The M.07/12 remained in service beyond the Second World War and was used to equip the early Czechoslovakian Army in the early stages of the Cold War.
In 1931, the M.07/12s in service with Austria were modified to use the new 8x56R cartridge, which provided a significantly higher muzzle velocity (2,300 fps, instead of about 1,900-2,000 with the 8x50R). In addition, the Hungarian Army’s Schwarzlose machine guns were modified to use the 8x56mm 31.M “Hegyes” cartridge around the same time.
During the Second World War, the Schwarzlose M.07/12 was adopted by the same armies that it had been employed against during the First World War — namely Italy and Romania. The former adopted a number and used them in the campaign in North Africa.
The Romanian versions were converted to 7.62x54mmR — the same cartridge used by the Mosin-Nagant rifle. These also were fitted with a longer barrel and lengthened water jacket. However, those firearms appear to have seen little use in World War II — but according to some sources, the machine guns were used against German and Hungarian forces after the Kingdom of Romania left the Axis and joined the Allies as a co-belligerent. Thus some Romanian forces used an Austro-Hungarian machine gun against the Hungarians!
The Romanian versions had been sold as parts kits in the early 2000s, and a number were offered for sale as deactivated “dummy” or display guns. Yet, even these non-firing examples have become extremely rare in recent years.

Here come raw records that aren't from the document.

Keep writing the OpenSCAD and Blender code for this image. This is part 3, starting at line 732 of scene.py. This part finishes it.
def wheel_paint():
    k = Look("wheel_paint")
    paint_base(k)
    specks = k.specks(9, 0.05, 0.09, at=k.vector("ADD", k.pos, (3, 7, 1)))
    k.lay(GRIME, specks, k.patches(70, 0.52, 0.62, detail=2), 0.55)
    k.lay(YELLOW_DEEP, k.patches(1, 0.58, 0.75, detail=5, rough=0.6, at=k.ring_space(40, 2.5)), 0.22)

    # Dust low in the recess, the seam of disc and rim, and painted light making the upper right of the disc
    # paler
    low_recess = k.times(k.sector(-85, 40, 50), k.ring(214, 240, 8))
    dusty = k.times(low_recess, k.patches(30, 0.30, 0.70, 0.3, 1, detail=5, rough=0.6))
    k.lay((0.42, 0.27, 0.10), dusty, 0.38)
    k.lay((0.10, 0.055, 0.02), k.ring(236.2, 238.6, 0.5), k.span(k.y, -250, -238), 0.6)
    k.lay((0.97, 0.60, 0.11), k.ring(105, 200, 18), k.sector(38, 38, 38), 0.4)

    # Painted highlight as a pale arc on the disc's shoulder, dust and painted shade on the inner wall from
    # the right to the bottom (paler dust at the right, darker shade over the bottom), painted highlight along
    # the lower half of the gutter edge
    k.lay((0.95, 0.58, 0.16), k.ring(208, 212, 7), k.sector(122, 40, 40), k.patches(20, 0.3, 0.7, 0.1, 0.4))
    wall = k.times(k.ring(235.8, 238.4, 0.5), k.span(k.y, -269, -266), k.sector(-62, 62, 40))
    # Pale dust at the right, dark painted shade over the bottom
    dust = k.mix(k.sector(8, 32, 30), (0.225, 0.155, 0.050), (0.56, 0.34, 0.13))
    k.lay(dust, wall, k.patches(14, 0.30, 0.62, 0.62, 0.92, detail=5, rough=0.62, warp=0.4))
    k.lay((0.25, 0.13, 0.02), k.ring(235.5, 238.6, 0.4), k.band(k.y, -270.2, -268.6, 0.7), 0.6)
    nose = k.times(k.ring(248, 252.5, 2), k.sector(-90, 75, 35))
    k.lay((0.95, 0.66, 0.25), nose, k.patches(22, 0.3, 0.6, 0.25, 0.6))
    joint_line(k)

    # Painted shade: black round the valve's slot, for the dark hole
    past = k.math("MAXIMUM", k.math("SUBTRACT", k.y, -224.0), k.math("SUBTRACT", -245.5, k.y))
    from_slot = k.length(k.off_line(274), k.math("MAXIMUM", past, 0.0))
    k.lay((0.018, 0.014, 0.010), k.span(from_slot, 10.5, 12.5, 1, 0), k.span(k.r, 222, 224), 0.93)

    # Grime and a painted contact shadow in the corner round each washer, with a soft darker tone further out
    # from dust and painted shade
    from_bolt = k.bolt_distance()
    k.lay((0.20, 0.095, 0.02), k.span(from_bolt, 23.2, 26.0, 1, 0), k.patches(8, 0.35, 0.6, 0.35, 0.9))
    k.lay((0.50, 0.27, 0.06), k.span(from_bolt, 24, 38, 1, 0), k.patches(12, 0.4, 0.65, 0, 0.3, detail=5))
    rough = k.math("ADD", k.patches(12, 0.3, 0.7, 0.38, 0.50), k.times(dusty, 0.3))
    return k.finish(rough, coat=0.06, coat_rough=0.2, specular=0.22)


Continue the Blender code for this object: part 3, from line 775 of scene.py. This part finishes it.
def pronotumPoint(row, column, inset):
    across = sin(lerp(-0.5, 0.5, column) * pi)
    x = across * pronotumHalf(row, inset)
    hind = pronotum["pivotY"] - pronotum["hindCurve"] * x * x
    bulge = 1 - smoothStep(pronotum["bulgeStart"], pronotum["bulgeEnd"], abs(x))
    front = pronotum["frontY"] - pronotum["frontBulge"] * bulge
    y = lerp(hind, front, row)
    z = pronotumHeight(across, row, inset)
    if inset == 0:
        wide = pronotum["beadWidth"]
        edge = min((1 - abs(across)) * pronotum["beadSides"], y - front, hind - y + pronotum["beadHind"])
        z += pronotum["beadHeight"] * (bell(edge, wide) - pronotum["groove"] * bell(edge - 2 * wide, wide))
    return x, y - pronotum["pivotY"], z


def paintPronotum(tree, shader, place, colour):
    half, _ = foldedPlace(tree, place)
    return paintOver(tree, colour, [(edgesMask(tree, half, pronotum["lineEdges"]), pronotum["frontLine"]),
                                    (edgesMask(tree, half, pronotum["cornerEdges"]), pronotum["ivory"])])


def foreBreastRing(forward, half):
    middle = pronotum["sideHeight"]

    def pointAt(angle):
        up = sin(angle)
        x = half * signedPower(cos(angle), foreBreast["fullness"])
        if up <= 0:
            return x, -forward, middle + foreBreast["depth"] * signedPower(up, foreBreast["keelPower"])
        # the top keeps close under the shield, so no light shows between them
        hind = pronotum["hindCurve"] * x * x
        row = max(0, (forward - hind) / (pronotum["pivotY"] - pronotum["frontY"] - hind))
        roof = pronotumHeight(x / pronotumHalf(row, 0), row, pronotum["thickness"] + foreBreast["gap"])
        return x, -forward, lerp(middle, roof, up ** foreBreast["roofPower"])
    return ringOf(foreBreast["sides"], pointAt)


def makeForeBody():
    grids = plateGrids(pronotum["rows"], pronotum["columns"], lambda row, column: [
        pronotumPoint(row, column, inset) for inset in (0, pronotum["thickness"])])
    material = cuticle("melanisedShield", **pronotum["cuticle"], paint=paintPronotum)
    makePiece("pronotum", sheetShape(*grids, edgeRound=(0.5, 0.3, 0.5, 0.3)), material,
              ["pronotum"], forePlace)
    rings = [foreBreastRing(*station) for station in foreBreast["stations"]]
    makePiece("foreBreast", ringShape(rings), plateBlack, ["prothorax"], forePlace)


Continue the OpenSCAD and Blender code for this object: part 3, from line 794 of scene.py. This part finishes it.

Schwarzlose Machine Gun in Popular Culture
The M.07/12 has only been seen in a handful of films over the years, first appearing in the 1931 French-German film Mountains of Fire, which chronicled the fighting in the Alps during the First World War. More recently, it is among the firearms seen in a weapons museum in John Wick: Chapter 3 — Parabellum.
The Czech M.07/24 has also appeared in several movies, in some cases standing in for the M.07/12.
The M.07/12 remains an innovative firearm that saw use in the First World War and beyond.